# EXERCISE DATA
=======

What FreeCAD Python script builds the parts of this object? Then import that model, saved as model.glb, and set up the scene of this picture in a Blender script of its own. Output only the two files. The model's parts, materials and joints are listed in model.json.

=======

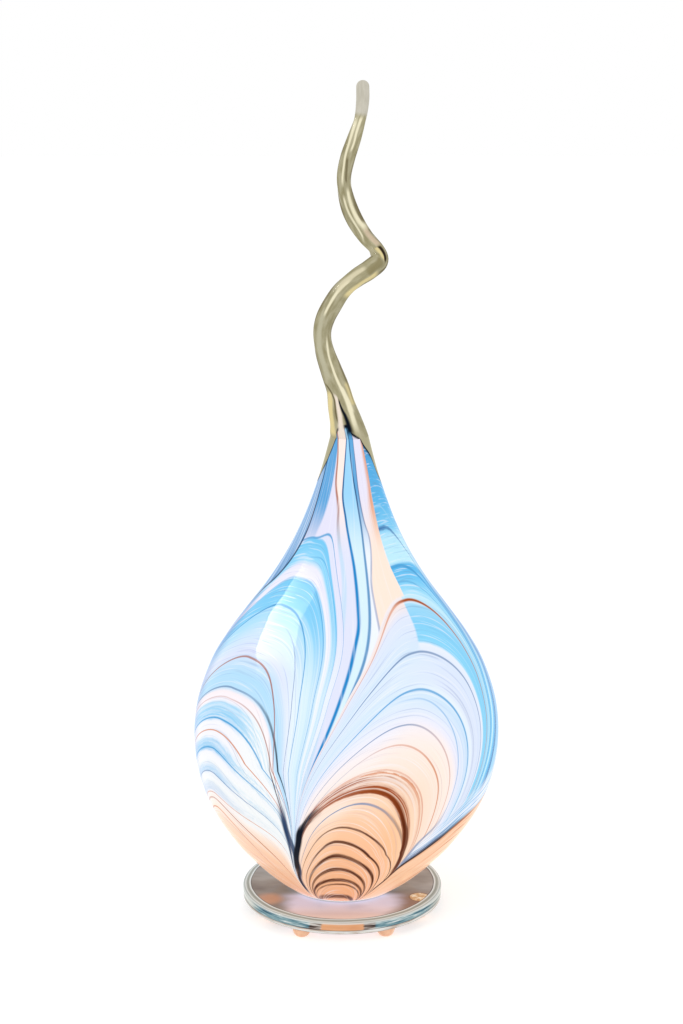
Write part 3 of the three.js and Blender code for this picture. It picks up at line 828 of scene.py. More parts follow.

=======

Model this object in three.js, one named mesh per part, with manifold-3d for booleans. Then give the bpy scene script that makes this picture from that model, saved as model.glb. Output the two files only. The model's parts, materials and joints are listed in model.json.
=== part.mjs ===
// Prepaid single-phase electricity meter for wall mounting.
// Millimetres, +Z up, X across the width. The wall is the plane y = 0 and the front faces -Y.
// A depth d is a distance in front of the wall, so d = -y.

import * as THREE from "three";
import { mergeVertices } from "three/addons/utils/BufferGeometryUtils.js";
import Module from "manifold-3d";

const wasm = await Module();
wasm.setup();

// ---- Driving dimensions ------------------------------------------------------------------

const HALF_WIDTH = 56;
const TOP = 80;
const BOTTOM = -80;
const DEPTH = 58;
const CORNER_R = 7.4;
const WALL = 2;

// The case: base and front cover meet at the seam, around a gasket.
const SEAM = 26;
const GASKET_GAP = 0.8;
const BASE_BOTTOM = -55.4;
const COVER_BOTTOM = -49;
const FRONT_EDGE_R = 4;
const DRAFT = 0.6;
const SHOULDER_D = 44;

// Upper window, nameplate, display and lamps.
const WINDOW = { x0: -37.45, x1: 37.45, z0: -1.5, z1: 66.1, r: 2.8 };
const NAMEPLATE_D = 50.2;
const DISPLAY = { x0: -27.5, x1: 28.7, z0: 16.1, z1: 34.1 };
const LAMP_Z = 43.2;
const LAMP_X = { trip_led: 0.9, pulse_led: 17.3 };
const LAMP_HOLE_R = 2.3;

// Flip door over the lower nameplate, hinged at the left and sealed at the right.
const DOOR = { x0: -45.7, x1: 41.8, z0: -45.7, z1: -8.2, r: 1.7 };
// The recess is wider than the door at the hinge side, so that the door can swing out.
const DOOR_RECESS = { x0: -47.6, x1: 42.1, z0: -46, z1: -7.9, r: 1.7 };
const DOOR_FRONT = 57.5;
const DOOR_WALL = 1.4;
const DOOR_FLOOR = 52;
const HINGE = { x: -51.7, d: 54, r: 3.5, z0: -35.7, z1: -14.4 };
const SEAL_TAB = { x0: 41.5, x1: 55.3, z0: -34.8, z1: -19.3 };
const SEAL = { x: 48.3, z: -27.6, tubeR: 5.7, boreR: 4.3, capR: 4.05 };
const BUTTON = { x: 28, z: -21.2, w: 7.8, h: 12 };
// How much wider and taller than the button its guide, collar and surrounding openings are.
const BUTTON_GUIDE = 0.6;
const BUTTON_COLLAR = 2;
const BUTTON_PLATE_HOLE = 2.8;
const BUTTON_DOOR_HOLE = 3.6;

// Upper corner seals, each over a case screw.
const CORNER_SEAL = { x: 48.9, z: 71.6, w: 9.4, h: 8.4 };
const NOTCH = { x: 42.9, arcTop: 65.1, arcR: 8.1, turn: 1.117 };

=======

# GOAL
Find all the lines containing "from" in the material, then copy them.

# FULL ANSWER
Model this object in three.js, one named mesh per part, with manifold-3d for booleans. Then give the bpy scene script that makes this picture from that model, saved as model.glb. Output the two files only. The model's parts, materials and joints are listed in model.json.
import * as THREE from "three";
import { mergeVertices } from "three/addons/utils/BufferGeometryUtils.js";
import Module from "manifold-3d";